Inspired by Egan Ford's work for the 12C and 12CP (and now his "new" 10C) I thought I would offer an admittedly leaner but less well appointed variation.
If you visit this page of Peter Luschny and scroll down to the section entitled "Which Approximation to Choose?", you find in blue pseudocode the following version of the Stieltjes continued fraction estimate of the Gamma function:
Sqrt[ 2*Pi/y ] Exp[ y (Log[y] - 1) + 1/(12*y + 2/(5 y + 53/(42y))) ]
Now I have played around with this at some length in Mathematica and am convinced that simplifying the innermost coefficient of 53/42 to 5/4 doesn't compromise overall accuracy too much. So on making the substitution and doing a little rearranging that is friendly to the 12C/12CP, I get this.
Exp[ y (Log[y] - 1) + 1/(12*y + 2/(5 (y + 1/(4y)))) ] Sqrt[ 2*Pi ] / Sqrt[y]
This gives the following 28 steps for the 12C/CP:
STO 0
4
*
1/x
RCL 0
+
5
*
2
x<>y
/
RCL 0
g 12x
+
1/x
RCL 0
g LN
1
-
RCL 0
*
+
g e^x
RCL 0
g sqrt
/
RCL 1
*
The setup is to first store the constant Sqrt [2 Pi] in register 1, which can be done manually or by program code if there are steps left. I like to take advantage of all 12 available digits on the 12CP so this is what I key in: 2.506628274 STO 1 63 EEX 11 CHS STO + 1.
That done, assuming the program is the top one in memory, in run mode I hit f CLEAR PRGM, enter my positive argument, hit R/S, voila. E.g., on my 12CP:
5.5 R/S gives 52.34277784 (actual is 52.34277778)
2.25 R/S gives 1.133003995 (actual 1.133003096)
.127 R/S gives 8.540153601 (actual 7.409558064)
10 R/S gives 362880.0000 (exact to 10 digits)
15.8 R/S gives 7.567994848E11 (exact to 10 digits)
I don't have a 12C "classic" to test, but I would not expect the full 10 digit accuracy for the larger input values since values on that calculator carry only 10 and not 12 digits on the stack and there would be more rounding error accumulation.

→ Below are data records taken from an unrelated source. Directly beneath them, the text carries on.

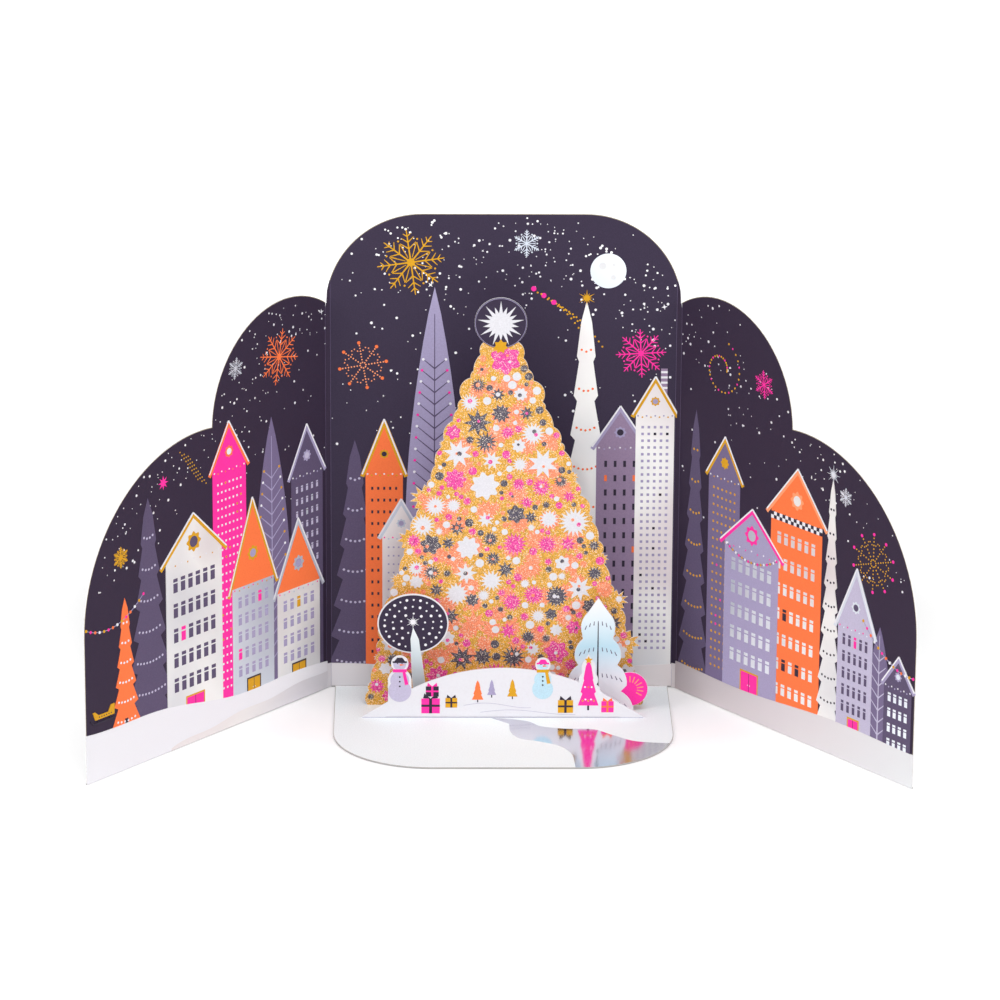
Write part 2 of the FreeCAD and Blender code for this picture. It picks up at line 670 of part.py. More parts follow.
parts = [
    folded_card(),
    standing_layer("tree_layer", tree_faces(), "tree_setback", "tree_tab_width", "tree_tab_depth"),
    standing_layer("middle_layer", middle_faces(), "middle_setback", "middle_tab_width", "middle_tab_depth"),
    standing_layer("snow_bank", bank_faces(), "bank_setback", "bank_tab_width", "bank_tab_depth"),
    strap("tree_strap", "0", "-$tree_setback + $layer", "0", "$tree_strap_top", "$tree_strap_tab",
          "$tree_strap_width"),
    strap("middle_strap", "0", "-$middle_setback + $layer", "-$tree_setback", "$low_strap_top",
          "$low_strap_tab", "$low_strap_width"),
    strap("bank_strap_left", "-$bank_strap_place", "-$bank_setback + $layer", "-$middle_setback",
          "$low_strap_top", "$low_strap_tab", "$low_strap_width"),
    strap("bank_strap_right", "$bank_strap_place", "-$bank_setback + $layer", "-$middle_setback",
          "$low_strap_top", "$low_strap_tab", "$low_strap_width"),
]
doc.recompute()

for feature in doc.Objects:
    if "Invalid" in feature.State or "Error" in feature.State:
        raise RuntimeError("%s failed to build" % feature.Name)
os.makedirs("parts", exist_ok=True)
for part in parts:
    shape = part.Shape
    if shape.isNull() or not shape.isValid():
        raise RuntimeError("%s has no valid shape" % part.Label)
for part in parts:
    part.Shape.exportStep("parts/%s.step" % part.Label)
    box = part.Shape.BoundBox
    print("%-18s %d solid(s)  %9.1f mm3  x %.1f..%.1f  y %.1f..%.1f  z %.1f..%.1f" % (
        part.Label, len(part.Shape.Solids), part.Shape.Volume,
        box.XMin, box.XMax, box.YMin, box.YMax, box.ZMin, box.ZMax))
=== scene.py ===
"""The looks of a standing pop-up card: printed and foiled panels, glittered tree, painted paper layers."""
import math
import random

import bmesh
import bpy
import numpy as np
from mathutils import Matrix, Vector


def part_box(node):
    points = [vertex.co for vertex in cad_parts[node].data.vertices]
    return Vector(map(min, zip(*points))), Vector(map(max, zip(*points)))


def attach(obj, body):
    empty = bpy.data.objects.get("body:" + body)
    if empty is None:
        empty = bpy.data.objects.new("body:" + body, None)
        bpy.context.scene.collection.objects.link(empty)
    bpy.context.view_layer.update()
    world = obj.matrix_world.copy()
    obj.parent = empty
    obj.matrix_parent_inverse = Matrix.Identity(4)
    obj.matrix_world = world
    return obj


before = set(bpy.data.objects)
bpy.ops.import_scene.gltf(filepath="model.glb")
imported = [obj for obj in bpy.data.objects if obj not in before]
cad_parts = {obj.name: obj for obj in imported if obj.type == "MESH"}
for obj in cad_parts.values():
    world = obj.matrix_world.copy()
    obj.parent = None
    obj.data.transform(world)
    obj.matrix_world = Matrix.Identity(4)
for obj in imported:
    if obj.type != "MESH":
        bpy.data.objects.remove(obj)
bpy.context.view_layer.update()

# Sizes, in millimetres, and angles, in degrees

MM = 0.001
BOARD = 0.45
PANEL_WIDTH = 127.0
PANEL_HEIGHT = 177.8
SPINE_WIDTH = 1.8
INNER_HALF = PANEL_WIDTH / 2 - SPINE_WIDTH
CORNER_RADIUS = 34.4
WING_LENGTH = 127.0
LEFT_WING_ANGLE = 50.2
RIGHT_WING_ANGLE = 52.6
UPPER_LOBE_RADIUS = 39.7
UPPER_LOBE_TOP = 151.6
UPPER_LOBE_REACH = 21.0
LOWER_LOBE_RADIUS = 60.8
LOWER_LOBE_TOP = 113.8
BASE_WIDTH = 120.7
BASE_DEPTH = 82.6
BASE_CORNER_RADIUS = 34.4
TOPPER_RADIUS = 9.3
TOPPER_CENTRE = (-1.3, 143.5)
ROUND_TREE = (-32.1, 33.8, 12.7, 11.2)
TRUNK = (-29.0, 5.4, 3.0)
FIR = (34.0, 43.5, 26.0)
FIR_TIERS = 4
FIR_TIER = 9.9
BUSH = (45.6, 9.0, 6.4)

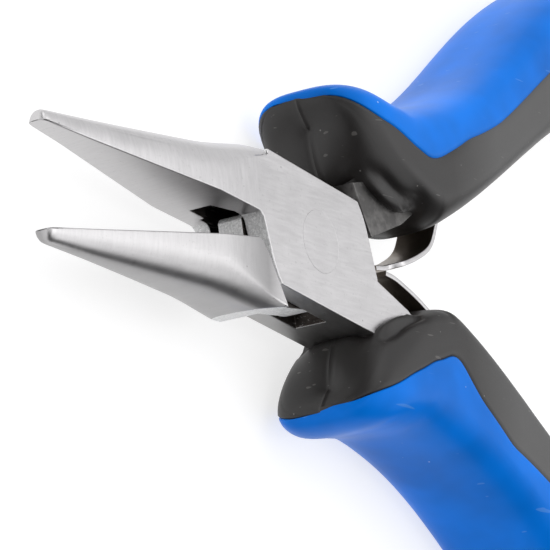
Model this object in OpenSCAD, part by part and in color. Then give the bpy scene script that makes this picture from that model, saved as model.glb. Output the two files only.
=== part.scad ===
// Box-joint pliers with slim tapered smooth jaws, a flush riveted joint, two
// interlocked leaf springs that open the handles, and two-colour moulded grips.
//
// Frame: the tool lies flat. +X runs from the jaws to the handles, +Z is the
// thickness, and the origin is under the middle of the open tool.
// Each half is drawn closed, with its own jaw face on y = 0 and the joint at
// x = y = 0, and then opened by half of the opening angle.

/* [Opening] */
// Angle between the two halves as drawn, in degrees
open_angle = 14; // [4:1:16]

/* [Head] */
// Width of the joint across the two edges
head_w = 12; // [11:0.5:13]
// Thickness of the joint through the rivet
head_t = 7.4; // [6.8:0.1:8]
// Distance from the joint to the tip of the jaws
jaw_len = 37.5; // [30:0.5:44]
// Height of each jaw at its tip
tip_h = 1; // [0.8:0.1:1.6]
// Thickness of each jaw at its tip
tip_t = 1.3; // [1:0.1:2]
// Diameter of the flush joint rivet
rivet_d = 5.8; // [4:0.1:6.4]
// Thickness of the tongue that passes through the slot
tongue_t = 3; // [2.4:0.1:3.4]

/* [Fits] */
// Clearance on each face of the tongue
slot_gap = 0.08; // [0.05:0.01:0.15]
// Radial clearance of the rivet in the tongue
bore_gap = 0.04; // [0.02:0.01:0.08]
// Clearance between the shoulders of the two halves
shoulder_gap = 0.08; // [0.05:0.01:0.15]

/* [Leaf springs] */
// Width of each leaf
leaf_w = 4.2; // [3.6:0.1:5]
// Thickness of each leaf
leaf_t = 0.5; // [0.4:0.05:0.6]
// Diameter of the rivets that hold the leaves
leaf_rivet_d = 2; // [1.6:0.1:2.4]

/* [Grips] */
// Thickness of the grips
grip_t = 13.6; // [12:0.2:15]
// Thickness of the steel inside the grips
tang_t = 5; // [4:0.2:6]
// Width of the steel inside the grips
tang_w = 5.4; // [4.4:0.2:6]

/* [Hidden] */

joint_x = -25.4;               // places the joint so that the open tool is centred
joint_z = grip_t / 2;
disc_fn = 96;                  // facets of the tongue's disc
rivet_fn = 64;                 // facets of the joint rivet and its hole
leaf_fn = 32;                  // facets of the leaf rivets and their holes

// Outline of the head, closed, point symmetric about the joint.
edge_slope = -0.0255;          // the two edges lean very slightly
crotch = [-9.3, 0];            // front end of the cheek, where the jaws part
crotch_top = -7;               // front end of the cheek along its edge
heel = [9.55, -0.77];          // rear end of the cheek
corner = [6.84, 5.83];         // where the rear shoulder meets the edge
tang_in = [14.8, 2.3];         // steel enters the grip, inner side
tang_out = [10.4, 6.26];       // steel enters the grip, outer side
tang_foot = [8.9, 0.8];        // inner corner of that steel, at the head
tang_rear = [[17.2, 3.4], [16.2, 8.8]];   // its end inside the grip
bar_start = [9.8, 1.6];        // where the narrower bar begins, inside the wide steel
bar_inset = [0.6, 0.6];        // and how far inside the outer corner
bar_end_t = 0.86;              // how far along the grip the bar reaches
bar_steps = 12;
jaw_root_x = -5;               // rear end of the jaw's taper
jaw_root_w = 10.2;             // thickness of the taper there, before the flats cut it
jaw_root_h = 6.9;              // height of the taper there, before the edges cut it
jaw_skin = 0.02;               // thickness of the two end sections of the taper
jaw_margin = 1;                // how far the cutting bands run past the tip
reach = 20;                    // past everything that the tongue sweeps through

function edge_y(x) = head_w / 2 + edge_slope * x;
function turned(p, a) = [p[0] * cos(a) - p[1] * sin(a), p[0] * sin(a) + p[1] * cos(a)];
function unit(v) = v / norm(v);

// Foot of the perpendicular from the joint to a shoulder line from p to q.
function foot(p, q) = p - unit(q - p) * (p * unit(q - p));

// Rear shoulder as seen by the other half while it swings by up to sweep degrees:
// straight near the heel, then an arc about the joint, then the swung line.
sweep = open_angle + 4;
function shoulder(p, q) = let (f = foot(p, q))
    concat([q], [for (i = [0:6]) turned(f, sweep * i / 6)], [turned(p, sweep)]);

// Cubic curve through two ends with two handles.
function bez(c, t) =
    pow(1 - t, 3) * c[0] + 3 * pow(1 - t, 2) * t * c[1]
    + 3 * (1 - t) * t * t * c[2] + pow(t, 3) * c[3];

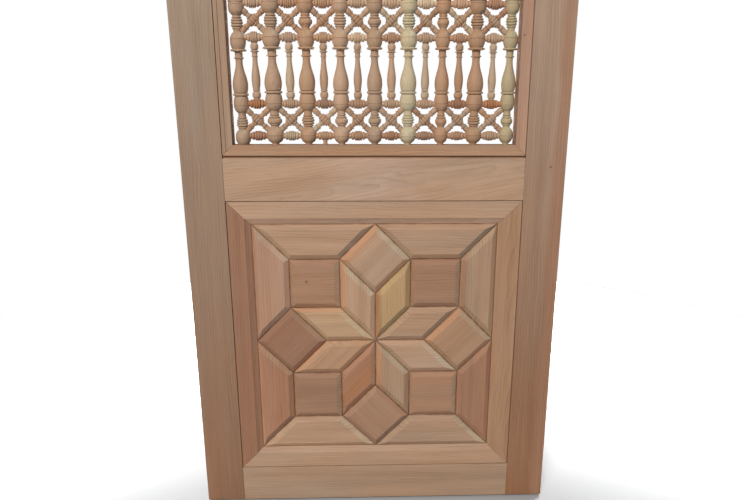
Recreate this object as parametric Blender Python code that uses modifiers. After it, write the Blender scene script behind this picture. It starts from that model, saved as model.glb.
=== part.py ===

Folks interested in gamma/factorial approximations know that for most (the exceptions being things like the Lanczos and Spouge formulae) accuracy goes down for smaller values but can be improved by repeatedly applying a "shift and divide" trick based on the identity Gamma[x+1] == x Gamma[x]. Egan's routines for 12C/CP and 10C include this but as of yet mine does not. Also I do not yet handle negative arguments, since this requires a way to compute the sine function as required by reflection formula. Egan's 99 step 12C routine builds this in.
Also keep in mind that the little routine computes Gamma straight up, not x!. To get the same behaviour as f x! on the 15C, simply add 1 to the input argument before running this routine.
I hope this little offering is of interest. Keep in mind though it is very similar to Egan's work, it is not exactly the same, computing Gamma rather than x! and using a slightly different formula that, at least in my foolings, seems to be a little more accurate, especially with the user accessible 12-digit precision of the 12CP. I hope this inspires some discussion by special function lovers.